Sunday, September 4, 2016

Sad end of the Montreal film festival?

The Montreal World Film festival (Festival des Films du Monde) concludes tomorrow. It marked its 40th anniversary this year but it was hardly a celebration, more a mad scramble to even get the festival up and running after a financial catastrophe that saw theatres pull the rug out from under after the event after the festival could not make payment. Add to this a major staff resignation over lack of confidence in cash flow, and the loss of its long-running partner Hyatt Regency to put actors up (there were rumors actors were bunking wherever and paying out of pocket), and it all amounts to a huge black eye and major red-faced embarrassment for the festival’s founder and still director Serge Losique, now 85. There are rumours, Losique, a kind of Quixote figure who seems oblivious to the swirls of controversy around him, will organize a 41st festival next year. After all, he owns one major theatre, Cinéma Impérial – where most of the films this year ended up being shown – so doesn’t have to worry about paying rent.

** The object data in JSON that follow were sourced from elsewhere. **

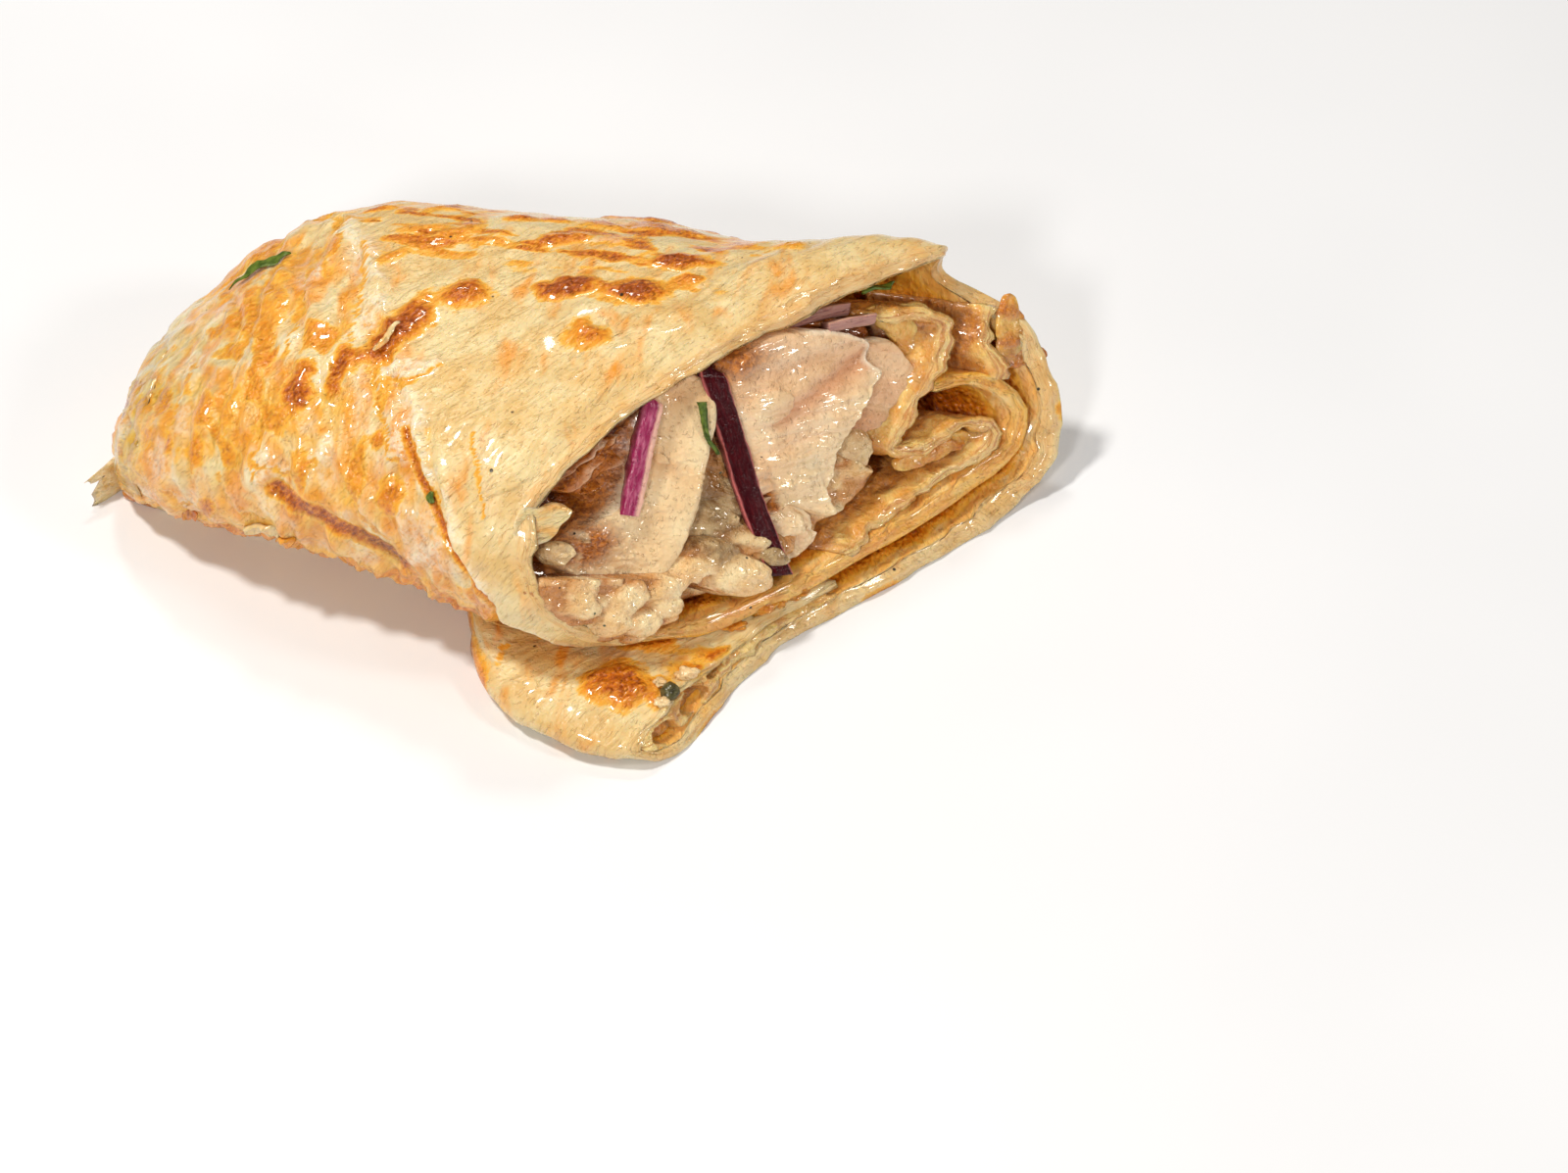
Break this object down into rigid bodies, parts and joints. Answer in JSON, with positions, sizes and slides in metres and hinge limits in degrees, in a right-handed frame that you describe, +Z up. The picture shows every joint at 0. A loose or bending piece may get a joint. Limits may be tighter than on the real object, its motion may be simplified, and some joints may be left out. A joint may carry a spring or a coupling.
{
  "type": "kathi roll",
  "caption": "Cut half of a kathi roll: a flaky toasted flatbread folded round chicken, onion and creamy sauce, lying on its folded side with its slanted cut mouth open.",
  "frame": {"origin": "middle of the footprint, on the surface that the roll lies on", "axes": "+X along the roll from its closed tail to its cut mouth, +Y to the side away from the near fold, +Z up"},
  "size_m": [0.1505, 0.0874, 0.0463],
  "materials": {
    "bread": "flaky fried flatbread, slightly oily",
    "sauce": "creamy sauce, wet",
    "chicken": "cooked chicken, moist",
    "purple_onion": "onion skin, shiny",
    "pink_onion": "cut onion, moist",
    "pale_onion": "cooked onion, moist",
    "herb": "fresh leaf"
  },
  "bodies": {
    "root": {"wrap": "bread", "filling": "sauce", "chicken_large": "chicken", "chicken_left": "chicken", "chicken_side": "chicken", "chicken_shred": "chicken", "onion_purple": "purple_onion", "onion_pink": "pink_onion", "onion_pale_long": "pale_onion", "onion_pale_short": "pale_onion", "herb_blade": "herb", "herb_leaf": "herb"}
  },
  "joints": []
}
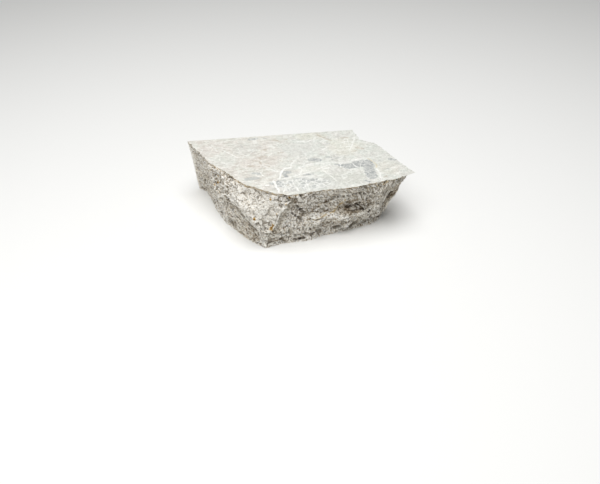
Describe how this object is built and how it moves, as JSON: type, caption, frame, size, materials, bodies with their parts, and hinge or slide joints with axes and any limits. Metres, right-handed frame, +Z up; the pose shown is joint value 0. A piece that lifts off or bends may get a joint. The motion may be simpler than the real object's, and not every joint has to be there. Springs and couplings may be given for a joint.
{
  "type": "veined limestone block",
  "caption": "Natural stone block with a sawn top, underside and back, and rough split faces on its other sides, for display or landscaping.",
  "frame": {"origin": "middle of the block's footprint box, on the plane that the sawn underside rests on", "axes": "+X along the sawn back face, towards the thin beak at the block's right end; +Y to the sawn back face; +Z up, out of the sawn top"},
  "size_m": [0.2216, 0.1222, 0.06],
  "materials": {
    "limestone": "honed on the sawn faces, rough and crystalline on the split faces"
  },
  "bodies": {
    "root": {"limestone_block": "limestone"}
  },
  "joints": []
}
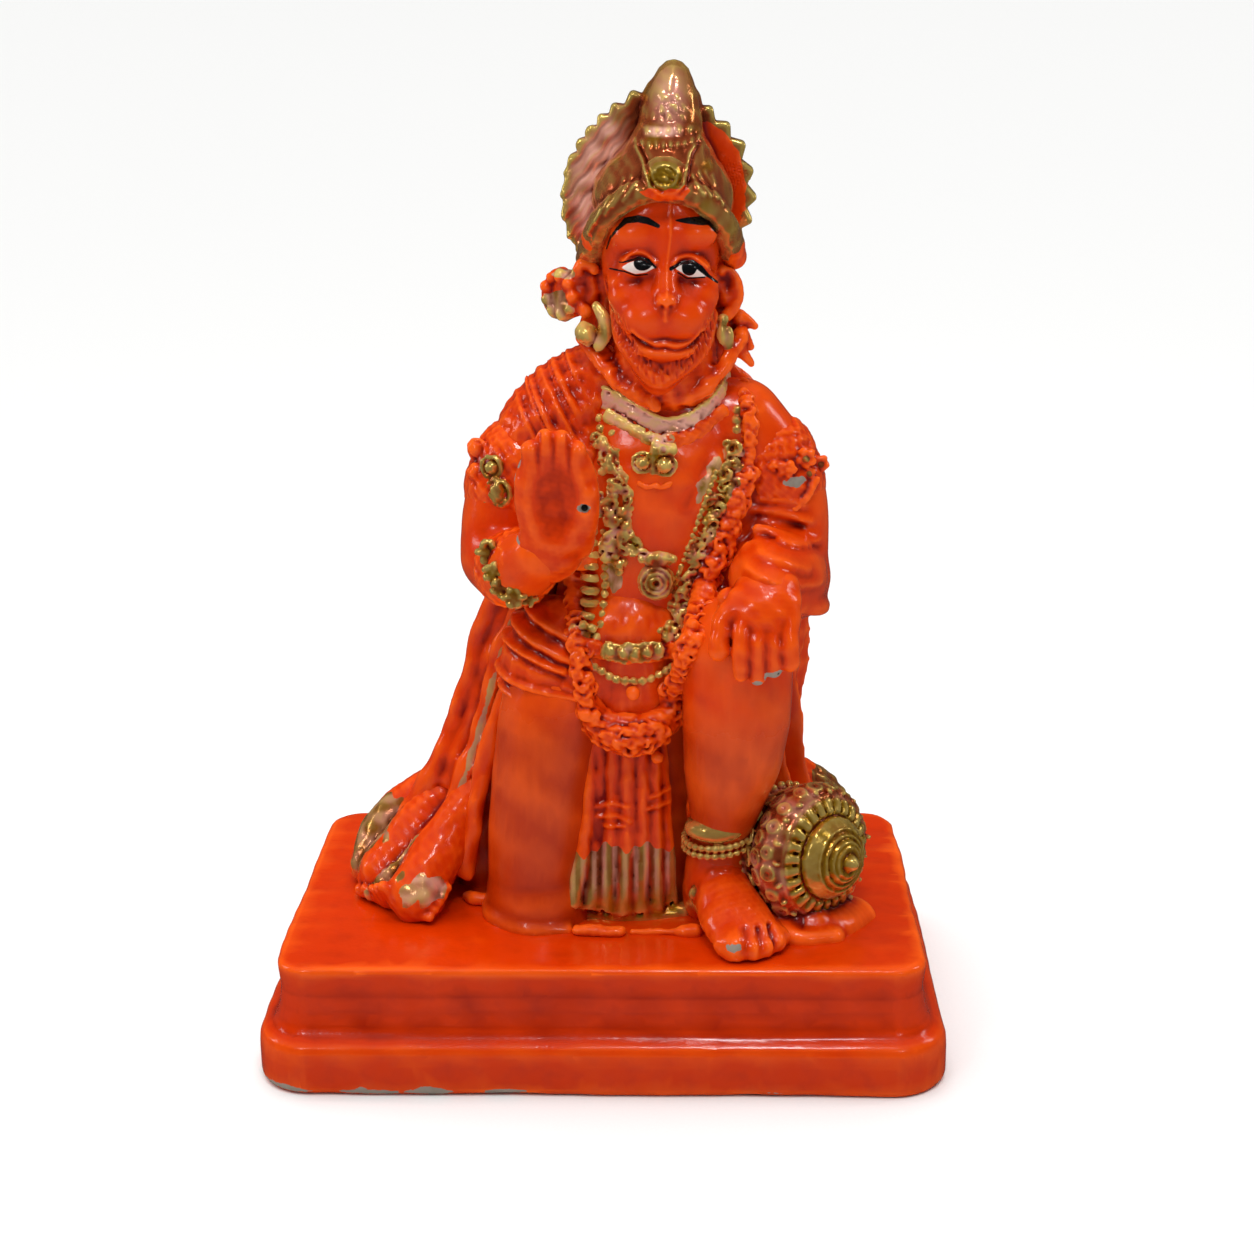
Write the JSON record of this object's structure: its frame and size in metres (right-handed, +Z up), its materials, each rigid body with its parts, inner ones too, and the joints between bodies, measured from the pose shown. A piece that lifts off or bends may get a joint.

But is his reputation in tatters among film distributors, directors and actors, around the world, who might balk at any request to show their films next year? I heard there were at least two major directors who arrived in Montreal and were promptly told their films would not be shown. Other directors and actors quickly moved to find alternative spaces, including the Goethe-Institut and the Cinéma du Parc for German and student films. The art house Theatre Outremont, in an entirely different part of the city, also came on board. But the current situation is untenable and indeed intolerable. Losique has long been advised he should surrender his role to someone new, lose his autocratic style, and open up the books, at least for the festival to once again be considered for government funding.  The FFM deserves to be saved, not only because of its rich legacy (at one time on par with the Toronto film festival, and I have attended all but about five editions) but for it’s unique presentation of international films, the likes a filmgoer would be hard-pressed to see at any other North American festival. Moreover, the festival is more mainstream than Montreal’s other much-lauded festivals, which are either too avant-garde or narrow in focus. Ironically, Losique is the boulder in the way of perpetuating his own legacy.